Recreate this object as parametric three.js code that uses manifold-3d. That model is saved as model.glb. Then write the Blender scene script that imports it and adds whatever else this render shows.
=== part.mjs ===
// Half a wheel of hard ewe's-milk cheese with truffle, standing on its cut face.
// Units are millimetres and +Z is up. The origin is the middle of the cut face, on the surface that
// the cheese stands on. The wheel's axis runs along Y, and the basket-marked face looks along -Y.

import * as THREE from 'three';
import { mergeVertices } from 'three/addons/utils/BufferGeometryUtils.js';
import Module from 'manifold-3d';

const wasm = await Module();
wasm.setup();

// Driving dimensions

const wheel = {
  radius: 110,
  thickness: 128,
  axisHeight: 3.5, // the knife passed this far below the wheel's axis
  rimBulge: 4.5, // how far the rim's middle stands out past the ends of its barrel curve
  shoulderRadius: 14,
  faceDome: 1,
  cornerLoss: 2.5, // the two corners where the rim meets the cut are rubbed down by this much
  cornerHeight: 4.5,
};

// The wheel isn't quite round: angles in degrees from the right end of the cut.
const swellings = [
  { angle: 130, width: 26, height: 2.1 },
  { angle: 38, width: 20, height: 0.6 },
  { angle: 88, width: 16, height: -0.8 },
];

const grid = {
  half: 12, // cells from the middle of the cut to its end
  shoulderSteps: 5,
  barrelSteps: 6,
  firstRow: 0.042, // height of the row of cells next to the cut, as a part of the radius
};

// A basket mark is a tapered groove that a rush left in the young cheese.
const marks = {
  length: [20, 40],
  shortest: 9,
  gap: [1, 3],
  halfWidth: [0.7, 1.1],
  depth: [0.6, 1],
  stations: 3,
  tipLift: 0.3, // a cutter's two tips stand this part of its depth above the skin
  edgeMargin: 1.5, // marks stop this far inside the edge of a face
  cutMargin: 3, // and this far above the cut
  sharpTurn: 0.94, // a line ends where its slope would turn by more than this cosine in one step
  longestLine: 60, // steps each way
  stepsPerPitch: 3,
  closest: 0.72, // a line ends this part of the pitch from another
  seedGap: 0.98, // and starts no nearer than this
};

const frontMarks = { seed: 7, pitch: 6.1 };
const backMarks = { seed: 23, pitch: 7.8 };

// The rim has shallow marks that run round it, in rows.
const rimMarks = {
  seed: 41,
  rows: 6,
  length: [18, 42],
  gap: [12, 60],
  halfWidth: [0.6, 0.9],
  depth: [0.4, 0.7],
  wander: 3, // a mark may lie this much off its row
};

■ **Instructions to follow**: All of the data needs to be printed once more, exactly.

■ **Written solution**:
Recreate this object as parametric three.js code that uses manifold-3d. That model is saved as model.glb. Then write the Blender scene script that imports it and adds whatever else this render shows.
=== part.mjs ===
// Half a wheel of hard ewe's-milk cheese with truffle, standing on its cut face.
// Units are millimetres and +Z is up. The origin is the middle of the cut face, on the surface that
// the cheese stands on. The wheel's axis runs along Y, and the basket-marked face looks along -Y.

import * as THREE from 'three';
import { mergeVertices } from 'three/addons/utils/BufferGeometryUtils.js';
import Module from 'manifold-3d';

const wasm = await Module();
wasm.setup();

// Driving dimensions

const wheel = {
  radius: 110,
  thickness: 128,
  axisHeight: 3.5, // the knife passed this far below the wheel's axis
  rimBulge: 4.5, // how far the rim's middle stands out past the ends of its barrel curve
  shoulderRadius: 14,
  faceDome: 1,
  cornerLoss: 2.5, // the two corners where the rim meets the cut are rubbed down by this much
  cornerHeight: 4.5,
};

// The wheel isn't quite round: angles in degrees from the right end of the cut.
const swellings = [
  { angle: 130, width: 26, height: 2.1 },
  { angle: 38, width: 20, height: 0.6 },
  { angle: 88, width: 16, height: -0.8 },
];

const grid = {
  half: 12, // cells from the middle of the cut to its end
  shoulderSteps: 5,
  barrelSteps: 6,
  firstRow: 0.042, // height of the row of cells next to the cut, as a part of the radius
};

// A basket mark is a tapered groove that a rush left in the young cheese.
const marks = {
  length: [20, 40],
  shortest: 9,
  gap: [1, 3],
  halfWidth: [0.7, 1.1],
  depth: [0.6, 1],
  stations: 3,
  tipLift: 0.3, // a cutter's two tips stand this part of its depth above the skin
  edgeMargin: 1.5, // marks stop this far inside the edge of a face
  cutMargin: 3, // and this far above the cut
  sharpTurn: 0.94, // a line ends where its slope would turn by more than this cosine in one step
  longestLine: 60, // steps each way
  stepsPerPitch: 3,
  closest: 0.72, // a line ends this part of the pitch from another
  seedGap: 0.98, // and starts no nearer than this
};

const frontMarks = { seed: 7, pitch: 6.1 };
const backMarks = { seed: 23, pitch: 7.8 };

// The rim has shallow marks that run round it, in rows.
const rimMarks = {
  seed: 41,
  rows: 6,
  length: [18, 42],
  gap: [12, 60],
  halfWidth: [0.6, 0.9],
  depth: [0.4, 0.7],
  wander: 3, // a mark may lie this much off its row
};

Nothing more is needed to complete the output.